(Parts and joints as JSON)
+++++
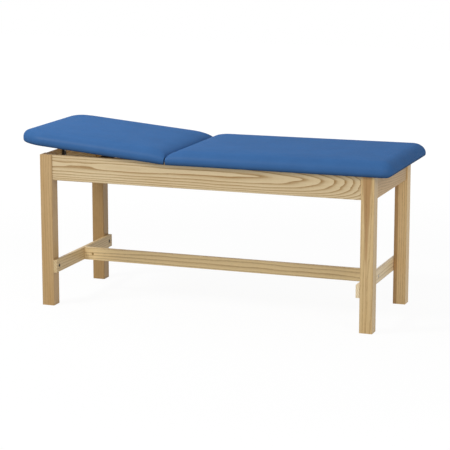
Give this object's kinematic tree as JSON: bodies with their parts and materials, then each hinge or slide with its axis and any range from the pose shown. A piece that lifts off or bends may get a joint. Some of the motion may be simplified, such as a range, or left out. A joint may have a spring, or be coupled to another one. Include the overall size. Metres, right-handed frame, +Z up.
{
  "type": "examination table",
  "caption": "Two-section padded examination table on a wooden H-brace frame, with a backrest that tilts on a continuous hinge and is held by a prop in notched racks.",
  "frame": {"origin": "middle of the bounding box at rest, at floor level", "axes": "+X towards the foot end, +Y towards the back long side, +Z up; the hinge of the backrest runs along Y"},
  "size_m": [1.8654, 0.688, 0.8491],
  "materials": {
    "hardwood": "satin",
    "plywood": "matte",
    "blue_vinyl": "satin",
    "zinc_steel": "satin",
    "dark_steel": "satin",
    "rubber": "matte"
  },
  "bodies": {
    "frame": {"leg_front_head": "hardwood", "leg_front_foot": "hardwood", "leg_back_head": "hardwood", "leg_back_foot": "hardwood", "front_apron": "hardwood", "back_apron": "hardwood", "head_apron": "hardwood", "foot_apron": "hardwood", "head_stretcher": "hardwood", "foot_stretcher": "hardwood", "long_stretcher": "hardwood", "corner_brace_front_head": "hardwood", "corner_brace_front_foot": "hardwood", "corner_brace_back_head": "hardwood", "corner_brace_back_foot": "hardwood", "stretcher_dowels": "hardwood", "hinge_rail": "hardwood", "mid_rail": "hardwood", "front_cleat": "hardwood", "back_cleat": "hardwood", "rack_front": "hardwood", "rack_back": "hardwood", "hanger_bolts": "zinc_steel", "hanger_washers": "zinc_steel", "hanger_nuts": "zinc_steel", "leg_bolts": "zinc_steel", "leg_bolt_washers": "zinc_steel", "centre_bolts": "zinc_steel", "centre_bolt_washers": "zinc_steel", "barrel_nuts": "zinc_steel", "rail_screws": "zinc_steel", "cleat_screws": "zinc_steel", "rack_screws": "zinc_steel", "rest_stop_screws": "zinc_steel", "hinge_seat_leaf": "zinc_steel", "hinge_seat_screws": "zinc_steel", "hinge_pin": "zinc_steel", "rest_stops": "rubber", "seat_board": "plywood", "seat_pad": "blue_vinyl"},
    "backrest": {"back_board": "plywood", "back_pad": "blue_vinyl", "batten_front": "hardwood", "batten_back": "hardwood", "batten_screws": "zinc_steel", "hinge_back_leaf": "zinc_steel", "hinge_back_screws": "zinc_steel", "prop_pivot_bolts": "zinc_steel", "prop_pivot_nuts": "zinc_steel"},
    "prop": {"prop_arm_front": "dark_steel", "prop_arm_back": "dark_steel", "prop_rod": "dark_steel", "prop_spreader": "dark_steel", "prop_caps": "rubber"}
  },
  "joints": [
    {"name": "back_tilt", "type": "hinge", "parent": "frame", "child": "backrest", "pos_m": [-0.15429, 0, 0.755], "axis": [0, 1, 0], "range_deg": [-4.9, 43]},
    {"name": "prop_swing", "type": "hinge", "parent": "backrest", "child": "prop", "pos_m": [-0.43116, 0, 0.7456], "axis": [0, 1, 0], "range_deg": [-86.4, 10]}
  ],
  "couplings": [
    {"joint": "prop_swing", "follows": "back_tilt", "ratio": -2}
  ]
}
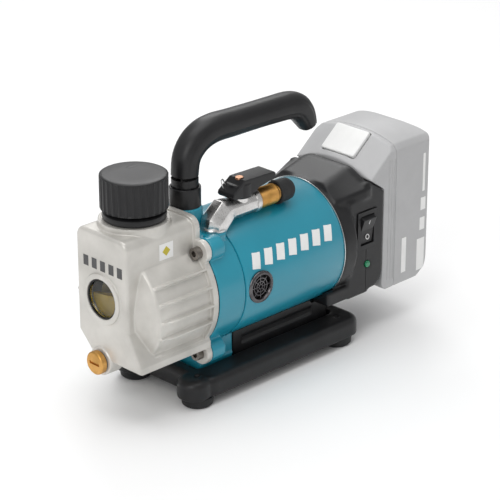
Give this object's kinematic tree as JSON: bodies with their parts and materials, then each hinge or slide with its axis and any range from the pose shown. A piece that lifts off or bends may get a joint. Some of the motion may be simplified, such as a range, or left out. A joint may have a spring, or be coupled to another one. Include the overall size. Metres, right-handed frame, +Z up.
{
  "type": "hvac vacuum pump",
  "caption": "Cordless rotary vane vacuum pump for refrigeration service: oil tank with sight glass, motor tube, carrying handle, intake valve, rear housing and slide-on battery.",
  "frame": {"origin": "middle of the bounding box, on the plane that the feet stand on", "axes": "+X from the oil tank towards the battery, +Y away from the side with the switch, +Z up"},
  "size_m": [0.2984, 0.0936, 0.193],
  "materials": {
    "cast_silver": "satin sand-cast and painted silver",
    "teal_paint": "satin blue-green powder coat",
    "black_plastic": "fine textured moulded nylon",
    "handle_black": "satin moulded grip",
    "black_rubber": "matt black rubber",
    "brass": "turned, lightly satin",
    "copper": "machined screw",
    "nickel": "nickel-plated forging",
    "steel": "zinc plated steel",
    "dark_chrome": "dark bright trim",
    "sight_glass": "clear polished glass",
    "green_lens": "clear green lens",
    "pack_grey": "pale grey moulded plastic",
    "pack_white": "white moulded plastic",
    "cell_wrap": "shrink sleeve",
    "board_green": "solder mask on glass epoxy",
    "copper_wire": "enamelled winding",
    "lamination": "stacked electrical steel",
    "machined_iron": "ground cast iron",
    "filter_felt": "pressed fibre",
    "vane_composite": "reinforced composite"
  },
  "bodies": {
    "pump": {"base": "black_plastic", "feet": "black_rubber", "foot_screws": "steel", "pedestal": "black_plastic", "pedestal_screws": "steel", "front_bracket": "teal_paint", "bracket_screws": "steel", "tank": "cast_silver", "tank_gasket": "black_rubber", "tank_screws": "steel", "sight_glass": "sight_glass", "sight_glass_seal": "black_rubber", "filler_neck": "black_plastic", "exhaust_filter": "filter_felt", "handle": "handle_black", "handle_collar": "black_plastic", "handle_bolt": "steel", "motor_housing": "teal_paint", "vent_grilles": "dark_chrome", "pump_rear_plate": "machined_iron", "pump_ring": "machined_iron", "pump_front_plate": "machined_iron", "pump_bolts": "steel", "exhaust_reed": "steel", "reed_stop": "steel", "shaft_seal": "black_rubber", "bearings": "steel", "motor_stator": "lamination", "motor_coils": "copper_wire", "motor_end_plate": "cast_silver", "valve_body": "nickel", "flare_fitting": "brass", "rear_housing": "black_plastic", "switch_frame": "black_plastic", "indicator_lens": "green_lens", "control_board": "board_green", "terminal_block": "black_plastic", "terminal_blades": "brass", "housing_screws": "steel"},
    "oil_cap_lift": {"oil_cap_seal": "black_rubber"},
    "oil_cap": {"oil_cap": "black_plastic"},
    "drain_lift": {"drain_seal": "black_rubber"},
    "drain_plug": {"drain_plug": "brass"},
    "valve_lever": {"valve_lever": "black_plastic", "lever_screw": "copper", "valve_stem": "steel", "valve_ball": "dark_chrome"},
    "port_cap": {"port_cap": "black_rubber"},
    "switch_rocker": {"switch_rocker": "black_plastic"},
    "battery": {"battery_top": "pack_grey", "battery_case": "pack_grey", "battery_cells": "cell_wrap"},
    "battery_button": {"battery_button": "pack_white"},
    "spindle": {"drive_shaft": "steel", "pump_rotor": "machined_iron", "pump_vanes": "vane_composite", "motor_rotor": "lamination", "cooling_fan": "black_plastic"}
  },
  "joints": [
    {"name": "oil_cap_rise", "type": "slide", "parent": "pump", "child": "oil_cap_lift", "axis": [0, 0, 1], "range_m": [0, 0.0062]},
    {"name": "oil_cap_turn", "type": "hinge", "parent": "oil_cap_lift", "child": "oil_cap", "pos_m": [-0.1112, 0, 0.15], "axis": [0, 0, 1], "range_deg": [0, 720]},
    {"name": "drain_rise", "type": "slide", "parent": "pump", "child": "drain_lift", "axis": [-1, 0, 0], "range_m": [0, 0.0062]},
    {"name": "drain_turn", "type": "hinge", "parent": "drain_lift", "child": "drain_plug", "pos_m": [-0.145, 0.003, 0.04], "axis": [-1, 0, 0], "range_deg": [0, 1440]},
    {"name": "valve_turn", "type": "hinge", "parent": "pump", "child": "valve_lever", "pos_m": [-0.03, -0.018, 0.14], "axis": [0, 0, 1], "range_deg": [-90, 0]},
    {"name": "port_cap_pull", "type": "slide", "parent": "pump", "child": "port_cap", "axis": [1, 0, 0], "range_m": [0, 0.022]},
    {"name": "switch_tilt", "type": "hinge", "parent": "pump", "child": "switch_rocker", "pos_m": [0.0801, -0.0359, 0.085], "axis": [-1, 0, 0], "range_deg": [0, 20]},
    {"name": "battery_slide", "type": "slide", "parent": "pump", "child": "battery", "axis": [0, 0, 1], "range_m": [0, 0.1]},
    {"name": "button_press", "type": "slide", "parent": "battery", "child": "battery_button", "axis": [0.6307, 0, -0.776], "range_m": [0, 0.003], "stiffness_N_per_m": 300, "springref_m": -0.001},
    {"name": "spindle_turn", "type": "hinge", "parent": "pump", "child": "spindle", "pos_m": [0, 0, 0.0769], "axis": [1, 0, 0], "continuous": true}
  ],
  "couplings": [
    {"joint": "oil_cap_rise", "follows": "oil_cap_turn", "m_per_rad": 0.00047746},
    {"joint": "drain_rise", "follows": "drain_turn", "m_per_rad": 0.00023873}
  ]
}
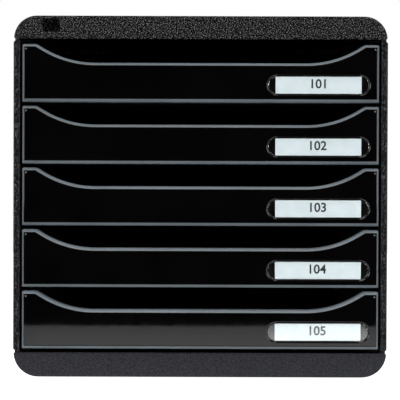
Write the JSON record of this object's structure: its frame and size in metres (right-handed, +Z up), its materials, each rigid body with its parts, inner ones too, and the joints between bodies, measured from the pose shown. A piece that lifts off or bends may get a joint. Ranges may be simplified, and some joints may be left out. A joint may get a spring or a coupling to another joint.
{
  "type": "desktop drawer unit",
  "caption": "Desk-top filing unit for A4 papers: a moulded case with rounded long edges and scooped sliding drawers that carry label windows.",
  "frame": {"origin": "on the desk, under the middle of the unit's width and depth", "axes": "+Z up, the drawers open towards -Y, +X to the right of someone facing the drawers"},
  "size_m": [0.279, 0.347, 0.2715],
  "materials": {
    "case": "fine grain",
    "drawer": "high gloss with a satin rim",
    "label_window": "clear",
    "label_card": "plain",
    "foot": "matte"
  },
  "bodies": {
    "case": {"top_cover": "case", "base_shell": "case", "side_panel_left": "case", "side_panel_right": "case", "back_panel": "case", "foot_pad_front_left": "foot", "foot_pad_front_right": "foot", "foot_pad_rear_left": "foot", "foot_pad_rear_right": "foot"},
    "drawer_1": {"drawer_1_tray": "drawer", "drawer_1_label_holder": "label_window", "drawer_1_label_card": "label_card"},
    "drawer_2": {"drawer_2_tray": "drawer", "drawer_2_label_holder": "label_window", "drawer_2_label_card": "label_card"},
    "drawer_3": {"drawer_3_tray": "drawer", "drawer_3_label_holder": "label_window", "drawer_3_label_card": "label_card"},
    "drawer_4": {"drawer_4_tray": "drawer", "drawer_4_label_holder": "label_window", "drawer_4_label_card": "label_card"},
    "drawer_5": {"drawer_5_tray": "drawer", "drawer_5_label_holder": "label_window", "drawer_5_label_card": "label_card"}
  },
  "joints": [
    {"name": "drawer_1_slide", "type": "slide", "parent": "case", "child": "drawer_1", "axis": [0, -1, 0], "range_m": [0, 0.25]},
    {"name": "drawer_2_slide", "type": "slide", "parent": "case", "child": "drawer_2", "axis": [0, -1, 0], "range_m": [0, 0.25]},
    {"name": "drawer_3_slide", "type": "slide", "parent": "case", "child": "drawer_3", "axis": [0, -1, 0], "range_m": [0, 0.25]},
    {"name": "drawer_4_slide", "type": "slide", "parent": "case", "child": "drawer_4", "axis": [0, -1, 0], "range_m": [0, 0.25]},
    {"name": "drawer_5_slide", "type": "slide", "parent": "case", "child": "drawer_5", "axis": [0, -1, 0], "range_m": [0, 0.25]}
  ]
}
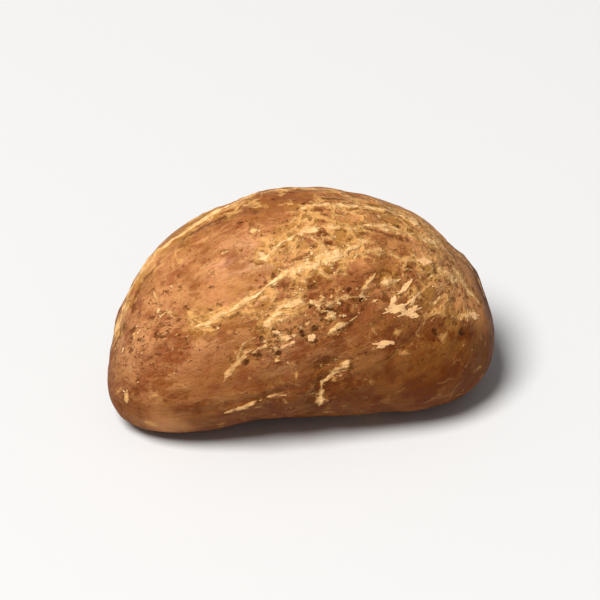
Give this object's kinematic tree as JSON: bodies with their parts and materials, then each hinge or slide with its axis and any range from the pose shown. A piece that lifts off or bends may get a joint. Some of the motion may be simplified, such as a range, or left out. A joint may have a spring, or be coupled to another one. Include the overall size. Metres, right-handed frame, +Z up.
{
  "type": "bitter kola nut",
  "caption": "Whole shelled seed shaped like a half moon, with a blunt tip at one end, a rounder other end, an arched back with a low seam, and a small flat under its belly.",
  "frame": {"origin": "middle of the nut's length and width, on the flat that it rests on", "axes": "+X along the nut, from the blunt tip to the round end; +Y across it, from the near flank to the far one; +Z up, from the belly to the back"},
  "size_m": [0.038, 0.0206, 0.0226],
  "materials": {
    "seed_skin": "satin brown skin with paler veins"
  },
  "bodies": {
    "root": {"nut": "seed_skin"}
  },
  "joints": []
}
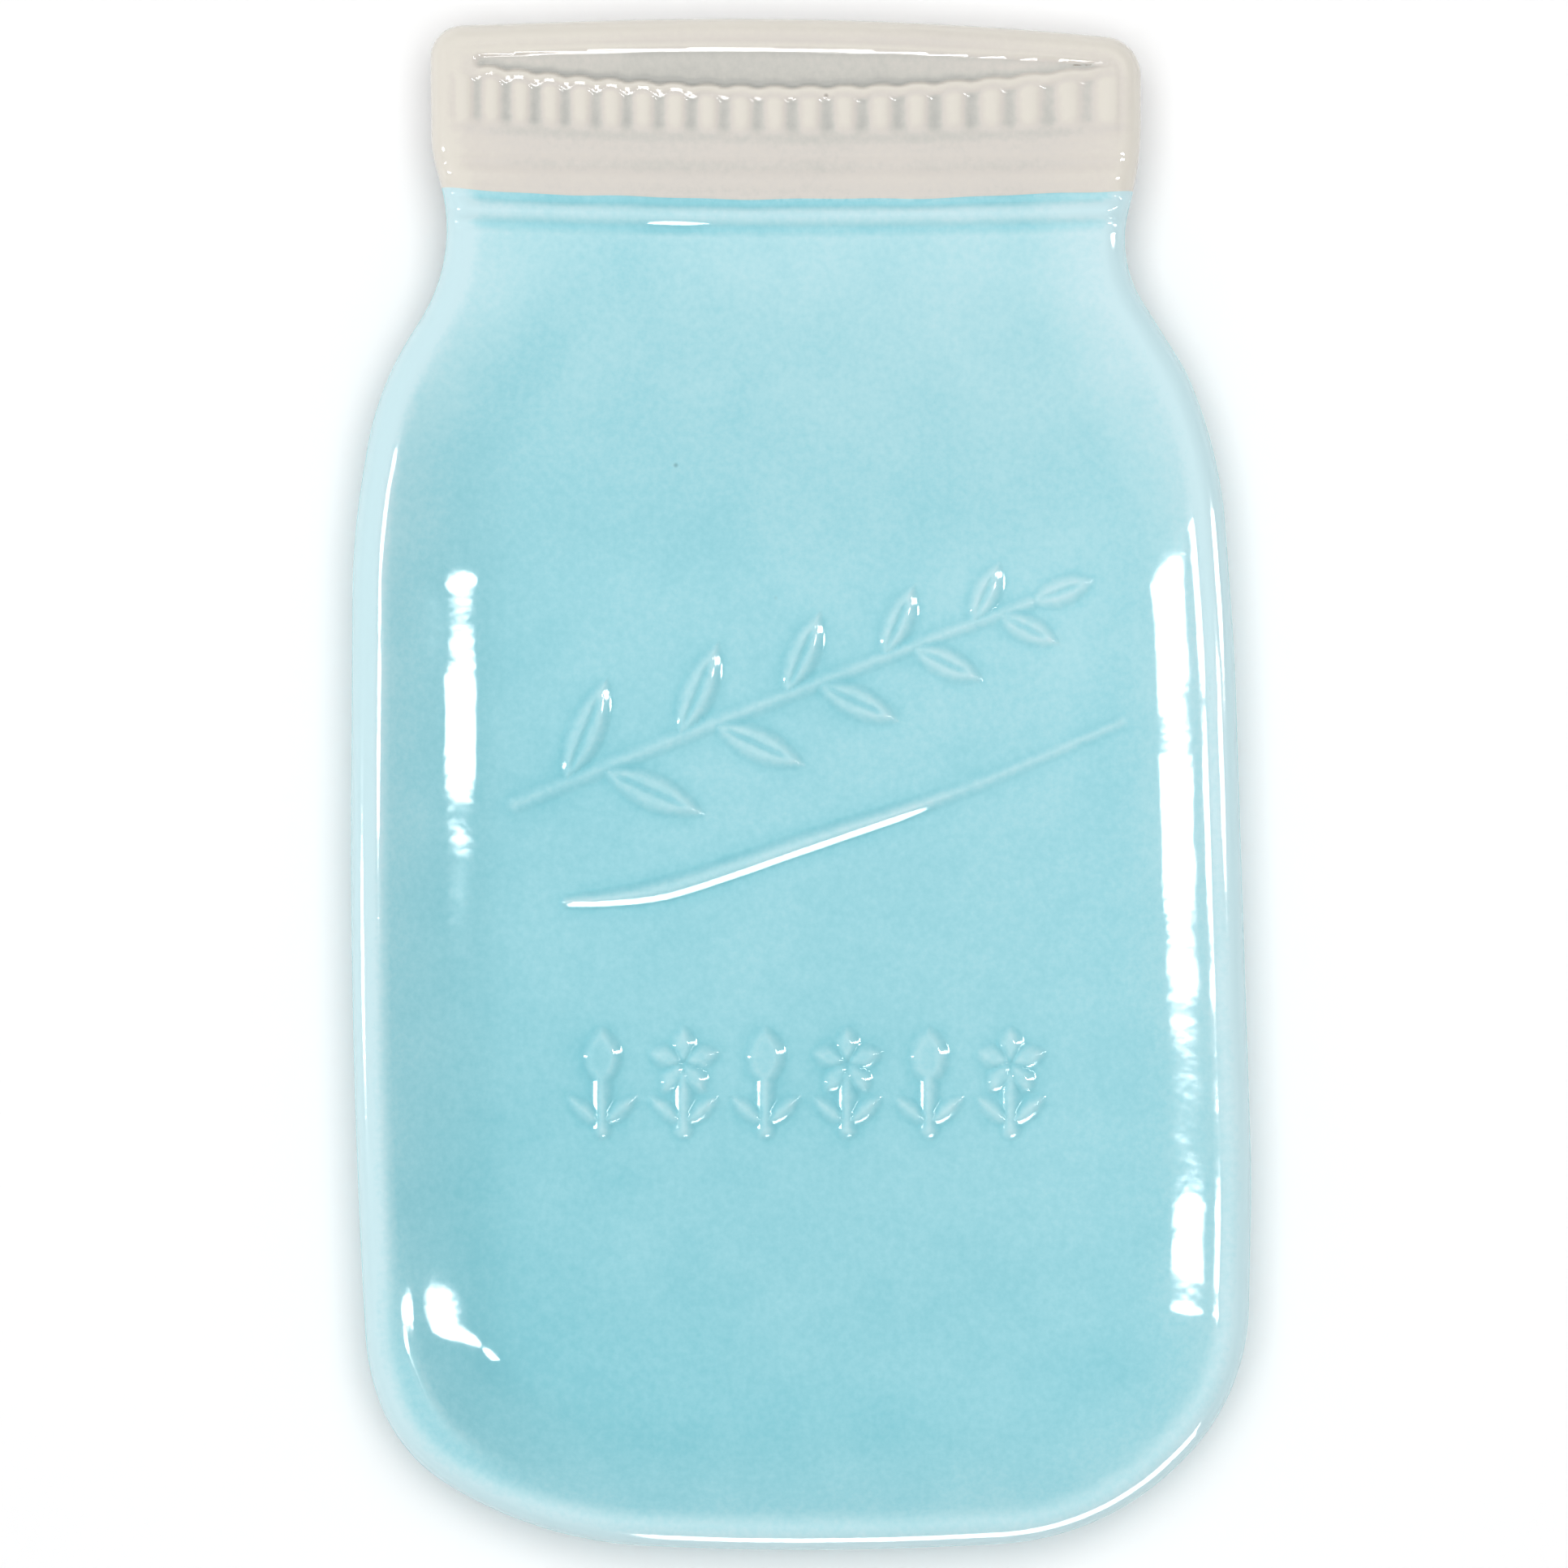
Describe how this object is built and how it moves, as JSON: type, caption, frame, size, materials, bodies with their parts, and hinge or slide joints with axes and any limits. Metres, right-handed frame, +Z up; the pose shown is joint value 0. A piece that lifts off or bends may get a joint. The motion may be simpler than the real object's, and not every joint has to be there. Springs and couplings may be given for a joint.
{
  "type": "glazed ceramic spoon rest dish",
  "caption": "Shallow glazed stoneware spoon rest in the outline of a screw-lid jar, with a rounded rim, a deep basin, raised leaf relief and a flat ribbed lid end.",
  "frame": {"origin": "centre of the plan outline on the plane that the foot ring stands on", "axes": "+Z up, out of the dish's hollow; +Y towards the lid end; +X to the right seen from above with the lid end away"},
  "size_m": [0.1382, 0.2355, 0.0171],
  "materials": {
    "bare_stoneware": "unglazed fired clay, matt, slightly rough",
    "aqua_glaze": "glossy aqua glaze, paler where it breaks over edges and deeper where it pools",
    "ivory_glaze": "glossy warm ivory glaze, greyer where it pools, with a few tiny dark specks"
  },
  "bodies": {
    "root": {"clay_body": "bare_stoneware", "aqua_glaze": "aqua_glaze", "ivory_glaze": "ivory_glaze"}
  },
  "joints": []
}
+++++
• _TASK BRIEF_
Transcribe only the trailing portion of the entries above: the line that contains "Describe how this" and each line after it.

• _SOLUTION TO THIS TASK_
Describe how this object is built and how it moves, as JSON: type, caption, frame, size, materials, bodies with their parts, and hinge or slide joints with axes and any limits. Metres, right-handed frame, +Z up; the pose shown is joint value 0. A piece that lifts off or bends may get a joint. The motion may be simpler than the real object's, and not every joint has to be there. Springs and couplings may be given for a joint.
{
  "type": "glazed ceramic spoon rest dish",
  "caption": "Shallow glazed stoneware spoon rest in the outline of a screw-lid jar, with a rounded rim, a deep basin, raised leaf relief and a flat ribbed lid end.",
  "frame": {"origin": "centre of the plan outline on the plane that the foot ring stands on", "axes": "+Z up, out of the dish's hollow; +Y towards the lid end; +X to the right seen from above with the lid end away"},
  "size_m": [0.1382, 0.2355, 0.0171],
  "materials": {
    "bare_stoneware": "unglazed fired clay, matt, slightly rough",
    "aqua_glaze": "glossy aqua glaze, paler where it breaks over edges and deeper where it pools",
    "ivory_glaze": "glossy warm ivory glaze, greyer where it pools, with a few tiny dark specks"
  },
  "bodies": {
    "root": {"clay_body": "bare_stoneware", "aqua_glaze": "aqua_glaze", "ivory_glaze": "ivory_glaze"}
  },
  "joints": []
}